My call to action, my book of coupons, my bill to you is this-- ask yourself a little question that may or may not have an astronomical impact on you or someone else but will surely shape the world we are living in: When is the last time you sent a letter in the mail?

Sunday, January 11, 2015

We Got Spahk

This past week, I've been itching to write. I jotted a few things down here, typed up a few lines on my ipad mini there. But nothing came out of me that said, "don't stop! Someone will want to read this." I counted the days since my last blog post: six. I asked myself, "Did I live a day worth writing about today?" 

For six days, I'd answered 'no' to that question by not writing when I felt the urge to. So, I thought, something's gotta change. And since I don't see anyone following me around with a pen, I'd better get to it.

Friday morning, I ate my cereal quickly and hopped in the car with Jeana when she left to take Lei to preschool. She dropped me off at Marilyn's house, with whom I make soap and frozen pizzas and run errands and whatever else she feels like doing on a whim. Her husband Ricky dedicated his morning to helping me find a car, as my own search has been slow and unrewarding, mostly due to my passivity and denial that one won't just turn up in the driveway one day (yes, I'm realizing how much I really take for granted my handy, generous mechanic of a father).

We arrived at Ricky's friend's car lot, who was willing to give me a deal on a Honda Civic he thought was running just fine despite its cosmetic quarks. We test drove it up Haleakala Highway-- the big test: It ran great! We stopped back at Rick and Marilyn's house for a moment before starting it up again and-- nada. "No spahk" was Rick's catchphrase that day, with his Haliimaile-born pidgin. "Noo sparhk. Buhmuh."

To distract ourselves from the hunk of metal blocking the driveway, we turned around to face the '88 Nissan Pathfinder he had laying around (Ricky buys cars from auctions and fixes them up-- a common side-job on the island, and elsewhere I imagine). We replaced the starter in that car, and wouldn't you know it: "Nooo spahk. Buhhmuh."

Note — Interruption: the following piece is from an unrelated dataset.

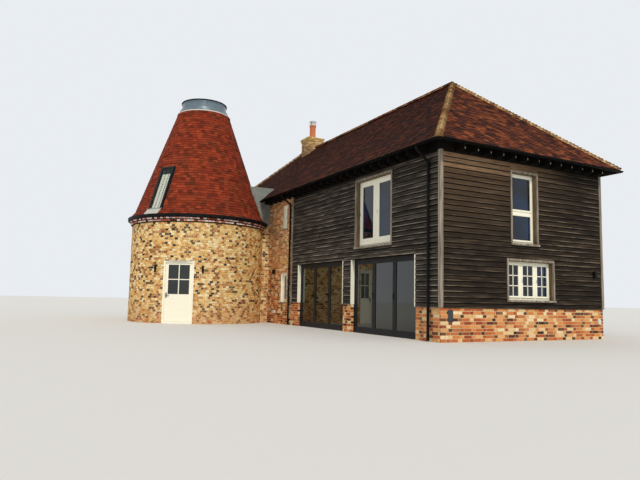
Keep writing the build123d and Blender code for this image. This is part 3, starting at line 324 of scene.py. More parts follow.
def add_node(tree, kind, inputs, out=0, stops=(), **settings):
    """Adds a node and returns one of its outputs.

    Inputs maps each socket to a value or to another node's output. Stops are a colour ramp's pairs of
    place and hex code, and the settings of a node with a ramp are the ramp's.
    """
    made = tree.nodes.new("ShaderNode" + kind)
    ramp = getattr(made, "color_ramp", None)
    for name, value in settings.items():
        setattr(ramp or made, name, value)
    for name, value in inputs.items():
        if isinstance(value, bpy.types.NodeSocket):
            tree.links.new(value, made.inputs[name])
        else:
            made.inputs[name].default_value = value
    for number, (spot, code) in enumerate(stops):
        element = ramp.elements[number] if number < len(ramp.elements) else ramp.elements.new(1.0)
        element.position = spot
        element.color = hex_colour(code)
    return made.outputs[out] if len(made.outputs) else None


def cloud(tree, size, detail=3, rough=0.55, where=None, stretch=(1, 1, 1)):
    """Uneven pattern with features of a size in millimetres, stretched along its axes."""
    if where is None:
        where = add_node(tree, "TexCoord", {}, "Object")
    where = add_node(tree, "VectorMath", {0: where, 1: [1 / s for s in stretch]}, operation="MULTIPLY")
    return add_node(tree, "TexNoise", {"Vector": where, "Scale": 1 / (size * MM), "Detail": detail,
                                       "Roughness": rough})


def tint(tree, colour, code, value, start, end, most, kind="MIX"):
    """Blends a colour in, from none where a value is at start to most where it is at end."""
    share = add_node(tree, "MapRange", {0: value, 1: start, 2: end, 4: most})
    return add_node(tree, "Mix", {0: share, 6: colour, 7: hex_colour(code)}, 2, data_type="RGBA",
                    blend_type=kind)


def product(tree, value, rows):
    """Multiplies a value by others, each mapped from one range to another and held at its ends."""
    for other, start, end, least, most in rows:
        share = add_node(tree, "MapRange", {0: other, 1: start, 2: end, 3: least, 4: most})
        value = add_node(tree, "Math", {0: value, 1: share}, operation="MULTIPLY")
    return value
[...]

We tried this and that, this again and that again on this car and that one. By 3 that afternoon, we had returned to my Honda with a new distributor in hand. Looking down at the old one under the hood, I was worried about not knowing how to line it up right, considering I didn't know what a distributor looked like until that morning. We both hesitated a moment, until Rick smiled:

"We ain't no scaredycats. The one thing I ain't is a scaredycat. Too many people have fee-uh, ya know what I mean? We might not get it right, but we ain't gunna have fee-uh."

That said, the old distributor came right off. We rigged the fresh-out-the-box toy where we thought it might go. I'm not sure how much Rick knew what he was doing-- "I've never had luck with distributors," he said once and again. I certainly didn't know what I was doing. But we did it anyway. One 4pm lunch--and a fight with some plastic piece that has something to do with connecting wires--later, we cranked the key and-- "Ha. Noo spahk." 

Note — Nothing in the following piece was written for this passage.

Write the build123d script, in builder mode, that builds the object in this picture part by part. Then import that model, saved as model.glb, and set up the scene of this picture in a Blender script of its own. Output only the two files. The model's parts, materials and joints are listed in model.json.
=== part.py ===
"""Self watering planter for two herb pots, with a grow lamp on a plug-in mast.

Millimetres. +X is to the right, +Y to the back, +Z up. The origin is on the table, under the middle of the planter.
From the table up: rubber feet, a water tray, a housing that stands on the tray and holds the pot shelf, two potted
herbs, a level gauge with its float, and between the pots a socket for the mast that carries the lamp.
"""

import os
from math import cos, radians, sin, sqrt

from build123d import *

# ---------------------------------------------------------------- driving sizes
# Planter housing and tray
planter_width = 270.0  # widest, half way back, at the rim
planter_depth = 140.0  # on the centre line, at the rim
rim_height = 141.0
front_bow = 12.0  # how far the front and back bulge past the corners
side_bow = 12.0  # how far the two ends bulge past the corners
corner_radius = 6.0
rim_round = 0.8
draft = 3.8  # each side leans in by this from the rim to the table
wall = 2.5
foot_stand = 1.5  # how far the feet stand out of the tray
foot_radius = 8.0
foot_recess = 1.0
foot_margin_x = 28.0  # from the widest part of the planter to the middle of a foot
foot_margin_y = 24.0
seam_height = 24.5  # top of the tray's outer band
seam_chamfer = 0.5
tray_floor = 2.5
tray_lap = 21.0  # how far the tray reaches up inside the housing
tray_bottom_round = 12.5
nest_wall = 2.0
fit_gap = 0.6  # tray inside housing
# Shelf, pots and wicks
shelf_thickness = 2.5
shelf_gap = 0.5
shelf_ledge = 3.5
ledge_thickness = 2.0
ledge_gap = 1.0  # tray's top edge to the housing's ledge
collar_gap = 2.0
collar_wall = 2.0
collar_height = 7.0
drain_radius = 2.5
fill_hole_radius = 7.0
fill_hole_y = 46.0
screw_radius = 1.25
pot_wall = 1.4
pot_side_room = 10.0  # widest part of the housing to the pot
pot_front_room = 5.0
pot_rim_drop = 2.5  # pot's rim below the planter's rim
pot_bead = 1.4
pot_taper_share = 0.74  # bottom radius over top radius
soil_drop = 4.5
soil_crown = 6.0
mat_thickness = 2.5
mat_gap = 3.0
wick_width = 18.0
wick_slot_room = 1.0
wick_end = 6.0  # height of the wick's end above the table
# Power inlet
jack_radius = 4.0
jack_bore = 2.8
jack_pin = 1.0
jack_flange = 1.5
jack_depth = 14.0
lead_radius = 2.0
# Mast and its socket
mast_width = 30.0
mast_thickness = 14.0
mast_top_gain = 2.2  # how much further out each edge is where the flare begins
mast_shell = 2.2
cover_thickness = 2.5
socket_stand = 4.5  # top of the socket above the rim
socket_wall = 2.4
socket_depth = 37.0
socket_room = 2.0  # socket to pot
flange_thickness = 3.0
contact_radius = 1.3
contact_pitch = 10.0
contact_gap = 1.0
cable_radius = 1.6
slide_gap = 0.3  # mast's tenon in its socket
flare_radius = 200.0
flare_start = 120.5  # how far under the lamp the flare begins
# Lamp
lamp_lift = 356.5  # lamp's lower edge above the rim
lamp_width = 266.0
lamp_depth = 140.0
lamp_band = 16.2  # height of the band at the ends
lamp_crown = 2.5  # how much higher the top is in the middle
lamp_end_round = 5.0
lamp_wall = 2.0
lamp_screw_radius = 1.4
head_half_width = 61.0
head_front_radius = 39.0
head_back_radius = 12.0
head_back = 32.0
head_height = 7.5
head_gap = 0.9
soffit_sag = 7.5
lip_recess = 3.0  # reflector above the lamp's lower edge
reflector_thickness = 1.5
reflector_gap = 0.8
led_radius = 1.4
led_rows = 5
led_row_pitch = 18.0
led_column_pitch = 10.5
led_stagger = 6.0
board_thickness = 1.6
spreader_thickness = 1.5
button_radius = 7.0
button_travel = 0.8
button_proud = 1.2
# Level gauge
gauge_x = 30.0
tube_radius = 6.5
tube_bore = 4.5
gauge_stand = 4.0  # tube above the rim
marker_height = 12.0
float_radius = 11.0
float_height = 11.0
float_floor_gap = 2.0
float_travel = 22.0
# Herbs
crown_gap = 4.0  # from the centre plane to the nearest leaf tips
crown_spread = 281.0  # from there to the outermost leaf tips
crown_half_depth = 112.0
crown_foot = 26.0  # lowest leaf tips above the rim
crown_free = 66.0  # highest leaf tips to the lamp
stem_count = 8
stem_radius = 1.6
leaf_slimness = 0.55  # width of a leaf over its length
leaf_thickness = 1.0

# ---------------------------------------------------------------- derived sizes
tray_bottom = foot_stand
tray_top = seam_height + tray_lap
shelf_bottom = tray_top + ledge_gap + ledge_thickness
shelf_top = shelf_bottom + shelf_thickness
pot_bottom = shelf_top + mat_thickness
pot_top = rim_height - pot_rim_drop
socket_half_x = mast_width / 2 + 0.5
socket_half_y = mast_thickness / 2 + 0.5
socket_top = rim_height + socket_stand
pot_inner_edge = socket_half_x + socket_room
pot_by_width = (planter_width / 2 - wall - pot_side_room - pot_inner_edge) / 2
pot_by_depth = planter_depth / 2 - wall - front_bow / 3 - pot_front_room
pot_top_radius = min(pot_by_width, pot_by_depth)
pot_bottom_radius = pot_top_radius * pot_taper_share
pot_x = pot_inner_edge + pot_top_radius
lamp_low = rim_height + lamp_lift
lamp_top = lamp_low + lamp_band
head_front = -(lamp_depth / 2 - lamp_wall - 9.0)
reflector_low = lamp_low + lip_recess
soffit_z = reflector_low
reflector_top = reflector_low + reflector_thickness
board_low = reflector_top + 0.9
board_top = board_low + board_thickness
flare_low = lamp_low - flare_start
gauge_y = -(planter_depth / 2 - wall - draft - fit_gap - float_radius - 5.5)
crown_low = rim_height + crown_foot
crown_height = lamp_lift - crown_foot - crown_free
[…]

Wow, was all we could say, over and over, totally defeated for the day. "Well we got some hands-on experience," we tried to redeem one another. "Rough day," we joked. It wasn't really funny, but we laughed anyway. We cleaned up, with a bit more tinkering in between sighs and jokes. When we were ready to start pushing the Civic to get it out of the driveway, that smile of Rick's returned. "What if it starts!" he said, smirking. One foot out the car door, he cranks it: Vroom

"What!" was all I could say.

We had spahk. In fact, we had more than spahk. That thing got us all the way up Piiholo Road--2,000 feet of elevation packed into 3 miles of windy mountain turns.

When I walked in the door that night, I said I'd be in the office the next day, "since I didn't work today. Today I was a mechanic." 

Ha. Hardly.

I didn't buy the Civic. I don't know if we really fixed anything, or if we got lucky when it ran for us that night. But we didn't have fee-uh, and I did have a day worth writing about.